Lady Ashley’e bu yolculuğunda yakışıklı ama kaba sığır çobanı Drover (Hugh Jackman) ve bir grup Aborjin eşlik edecek, yerliler ve Drover, kadının hayatını değiştirecektir. Klasik Hollywood tarzı bir aşk ve dönüşüm hikayesi anlatan dizi gösterdiği muhteşem Avustralya manzaraları ile görsel olarak da seyirciyi tatmin ediyor. Klasik bir romantik-komedi-drama izlemeyi özlediyseniz eğer, ara sıra gülmek ara sıra da mendilleri çıkartmak için ‘Faraway Downs’ ideal bir dizi. Hele orijinal film olan ‘Avustralya’yı izlemediyseniz eğer Disney+’ta yayımlanan diziden daha fazla zevk alabilirsiniz.
‘Deadwood’, ‘Harlots’, ‘Upstairs Downstairs’ gibi dizileri sevdiyseniz eğer ‘Faraway Downs’u beğenebilirsiniz.
ÇEKİÇ VE GÜL: BEHZAT Ç. HİKAYESİ
Televizyonların efsane başkomiseri Behzat Ç., Emrah Serbes’in aynı adlı romanından uyarlanan ‘Çekiç ve Gül’ hikayesinin heyecanla beklenen ikinci sezonuyla BluTv’de yeniden seyircisiyle buluşuyor.
Dizide, Erdal Beşikçioğlu’nun yanı sıra İnanç Konukçu, Berkan Şal, Ege Aydan, Evliya Aykan, Burak Dakak, Ayça Eren, Derin Beşikçioğlu, Güven Kıraç, Sergen Deveci, Alper Kut ve Devrim Yakut gibi isimler yer alıyor. Yönetmen koltuğunda Devrim Yalçın’ın oturduğu ‘Çekiç ve Gül: Bir Behzat Ç. Hikayesi’ dizisinin senaryosu Ercan Uğur imzası taşıyor.

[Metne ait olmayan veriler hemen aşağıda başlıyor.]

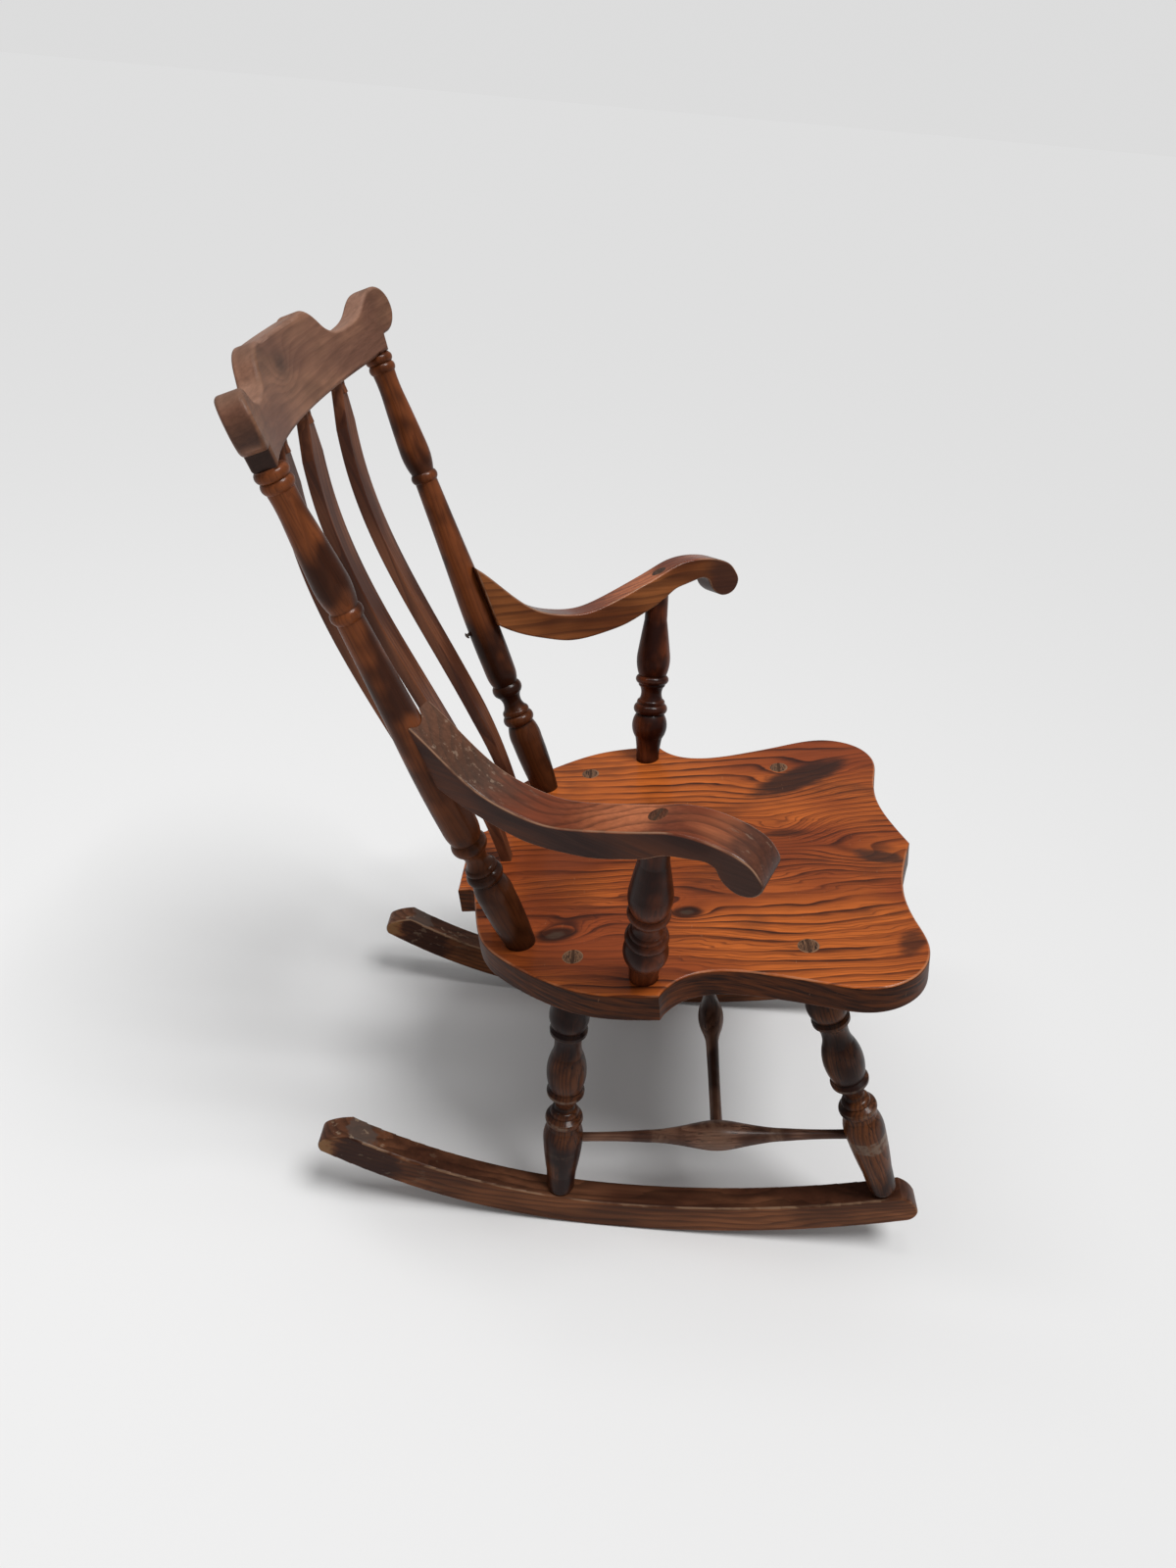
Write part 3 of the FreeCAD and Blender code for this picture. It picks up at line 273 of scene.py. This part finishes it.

Çekiç ve Gül’ün ikinci sezonunun hikayesi şöyle: Düşmanlara ve üzerine kurulan oyunlara karşı daha dikkatli olan Behzat Ç.’nin aklında artık intikamdan başka bir şey yoktur. Ateş’i ele geçirmek için ne gerekiyorsa yapmaya hazır olan Behzat, bunun için kendi kurallarını bile çiğnemeye hazırdır.